Adding an application to observium

Submitted by ajlill on Thu, 09/01/2016 - 19:38

Now that I have my CEPH cluster up and running, I obviously want to monitor it. I'm currently using both nagios and observium. I've tried a few times to add graphing to nagios, but to no avail, so I'm going to try to add it to observium.

Observium is supposedly designed to be modular and extensible. It has a unix-agent script that can be used to pull arbitrary data to be processed and displayed. So I started with the official documentation on adding application monitoring. If I was being generous, I'd call it sparse, if not, I'd use another word starting with s. At least it pointed me to the directories containing the files for other apps. Unfortunately, whomever wrote these files seems to have been allergic to comments. Plus, there is a fair bit of hidden chicanery, as well as multiple API changes, which makes using the current code base as examples pretty near useless. These notes are as accurate as I can make them from my reverse engineering of CE 10/16

First, create an extension module for the unix agent. The script needs to output <<<identifier>>> at the start. This identifier should be of the form app-name-instance, with the -instance being optional. It will be split at  the dashes, so make sure that these are the only dashes in the identifier. If you look at the built-in unix agent scripts, you will notice that some (all) of them do not have the app- part. That's because that level is added by custom kludges in includes/poller/unix-agent.inc.php.

For CEPH, I just used a shell script to call a few of the more useful CEPH commands, and told ceph to output the data in json. Then I just had to echo a little json wrapper bits for them. I used ceph df, ceph osd pool stats and ceph pg stats. In the polling code I just called a PHP function to parse the json and then extracted the values I needed. Basically, between the unix agent script and the poller, you need to assemble the key:value pairs you want to store in the RRD file. What processing you do where depends on if you prefer coding in shell or PHP.

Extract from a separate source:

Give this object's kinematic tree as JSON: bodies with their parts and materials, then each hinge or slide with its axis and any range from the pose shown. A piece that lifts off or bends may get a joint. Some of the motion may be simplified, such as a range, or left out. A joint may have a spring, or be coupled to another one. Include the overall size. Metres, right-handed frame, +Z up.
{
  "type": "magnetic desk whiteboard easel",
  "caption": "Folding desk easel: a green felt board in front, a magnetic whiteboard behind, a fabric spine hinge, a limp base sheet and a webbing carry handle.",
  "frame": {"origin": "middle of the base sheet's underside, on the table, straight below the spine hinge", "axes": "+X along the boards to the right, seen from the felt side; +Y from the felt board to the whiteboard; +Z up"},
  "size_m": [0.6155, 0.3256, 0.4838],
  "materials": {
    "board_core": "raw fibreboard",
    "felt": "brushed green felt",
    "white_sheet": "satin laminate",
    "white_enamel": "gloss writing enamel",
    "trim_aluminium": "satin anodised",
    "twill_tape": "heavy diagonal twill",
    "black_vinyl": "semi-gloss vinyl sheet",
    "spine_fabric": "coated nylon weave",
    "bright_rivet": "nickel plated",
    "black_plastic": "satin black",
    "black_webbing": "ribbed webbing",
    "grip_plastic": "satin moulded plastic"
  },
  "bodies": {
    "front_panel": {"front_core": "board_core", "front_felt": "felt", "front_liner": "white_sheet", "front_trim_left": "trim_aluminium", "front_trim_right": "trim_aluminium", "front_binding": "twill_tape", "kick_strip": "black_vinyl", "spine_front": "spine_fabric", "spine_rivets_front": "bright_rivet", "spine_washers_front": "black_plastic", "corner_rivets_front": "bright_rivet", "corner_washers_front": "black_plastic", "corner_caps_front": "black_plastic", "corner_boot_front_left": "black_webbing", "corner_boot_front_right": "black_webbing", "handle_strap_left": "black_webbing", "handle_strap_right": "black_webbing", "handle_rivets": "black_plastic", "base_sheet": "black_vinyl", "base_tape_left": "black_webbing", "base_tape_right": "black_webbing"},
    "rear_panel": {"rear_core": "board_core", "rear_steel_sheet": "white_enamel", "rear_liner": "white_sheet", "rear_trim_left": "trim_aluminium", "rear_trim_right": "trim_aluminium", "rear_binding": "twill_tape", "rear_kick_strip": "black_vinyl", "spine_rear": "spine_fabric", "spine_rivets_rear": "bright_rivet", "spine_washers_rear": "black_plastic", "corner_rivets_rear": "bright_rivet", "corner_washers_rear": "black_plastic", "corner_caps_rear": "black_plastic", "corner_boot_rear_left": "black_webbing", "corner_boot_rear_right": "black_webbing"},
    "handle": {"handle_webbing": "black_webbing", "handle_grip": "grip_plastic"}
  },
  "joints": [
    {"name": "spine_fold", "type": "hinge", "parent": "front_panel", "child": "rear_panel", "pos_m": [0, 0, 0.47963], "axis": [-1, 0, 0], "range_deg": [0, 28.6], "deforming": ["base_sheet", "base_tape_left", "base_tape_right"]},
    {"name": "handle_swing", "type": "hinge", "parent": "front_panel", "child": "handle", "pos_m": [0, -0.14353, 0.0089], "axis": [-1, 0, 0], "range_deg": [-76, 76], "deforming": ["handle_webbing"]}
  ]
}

Second, add a polling script in includes/polling/applications/<app>.inc.php. This script will be called with a multi-dimensional array called $agent_data. The levels will be named after the dash separated parts of the identifier, so in this case, I was using $agent_data['app']['ceph']. First thing you will need to do is call discover_app(). This takes the device (host) id, the application name, and optional instance and returns an index to a row in the application database, creating it if necessary. This index is used in a number of places.

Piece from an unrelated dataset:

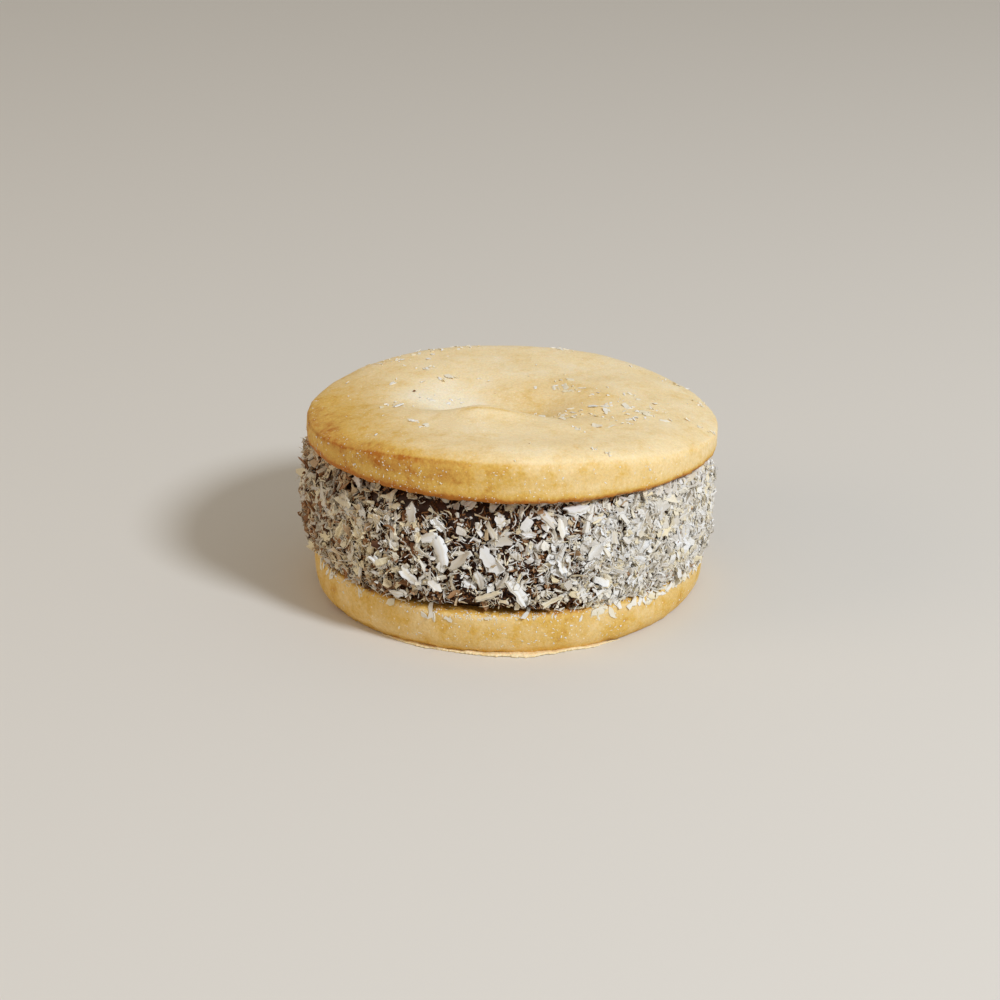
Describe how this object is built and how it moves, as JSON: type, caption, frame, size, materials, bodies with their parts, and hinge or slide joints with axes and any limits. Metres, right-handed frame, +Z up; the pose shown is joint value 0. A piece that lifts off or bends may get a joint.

if (!empty($agent_data['app']['ceph']))
 {
  $app_id = discover_app($device, 'ceph');

  $rrd_filename  = get_rrd_path($device, "app-ceph-global.rrd");

  $ceph = json_decode($agent_data['app']['ceph'],true);

You now need to get this data into an RRD file. When I first wrote this I used rrdtool_create and rrdtool_update, since that's what  the poller I based it on used. That's a pretty low level interface, and, apparently deprecated. The recommended API is rrdtool_update_ng which deals with creating and updating the file. This function takes 3 required options, the $device, rrd type, and a data array, and an optional instance and rrd option. The $device variable is made available by the poller. The rrd type is a string, if it's a built-in application, and an associative array otherwise. Don't bother grepping for an example, it's buried in includes/definitions/definitions.dat, which is a compressed memory blob. Here's an example

    $rrrd_type = array (
      "file"=>"filename.rrd",
      "ds"=>array (
        "variable_name"=> array (
          "type"=>"GAUGE",
          "min"=>0,
          "max"=>38400,
        )
      )
    )

The ds array is indexed by the rrd variable name. If you are using instances, rrdtool will replace the string %index% in the filename with the instance. Finally, the data array is an associative array where key is the variable name and the value is the data. You will also want to call update_application($app_id, $data), which stores the data in the database for some reason.

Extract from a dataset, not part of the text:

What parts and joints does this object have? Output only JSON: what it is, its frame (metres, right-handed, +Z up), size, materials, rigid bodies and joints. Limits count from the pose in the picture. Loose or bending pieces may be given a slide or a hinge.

Third, add a file to define what is displayed in html/pages/device/apps/<app>.inc.php. You apparently set $app_graphs['default'] to  an associative array mapping graph name to title. The name should be of the form app_string, each of these names will refer to a <name>.inc.php file in html/includes/graphs/application which defines how the graph will be displayed.

$app_graphs['default'] = array('ceph_usage' => '% Usage',
                'ceph_sizes' => 'Bytes Used',
                'ceph_io_bits' => 'Client Traffic',
                'ceph_io_ops' => 'Client IO Ops');

Fourth, create the <name>.inc.php files in html/includes/graphs/application for each graph you defined above. Find an existing graph that does what you want and modify the code for your use. There is no documentation for any of this stuff, and I don't feel like creating it. That will mostly just be setting the RRD file and modifying the data bits that will be extracted from the RRD.

Finally, add a row like

$config['app']['ceph']['top']              = array('usage', 'sizes', 'io_bits', 'io_ops');

in ./includes/definitions/apps.inc.php to define the top 4 graphs to show in the summary page available from the top-level apps menu

With that, I finally got some data graphed. This is only some global data. I would like to be able to graph data for each pool, but that's for another day.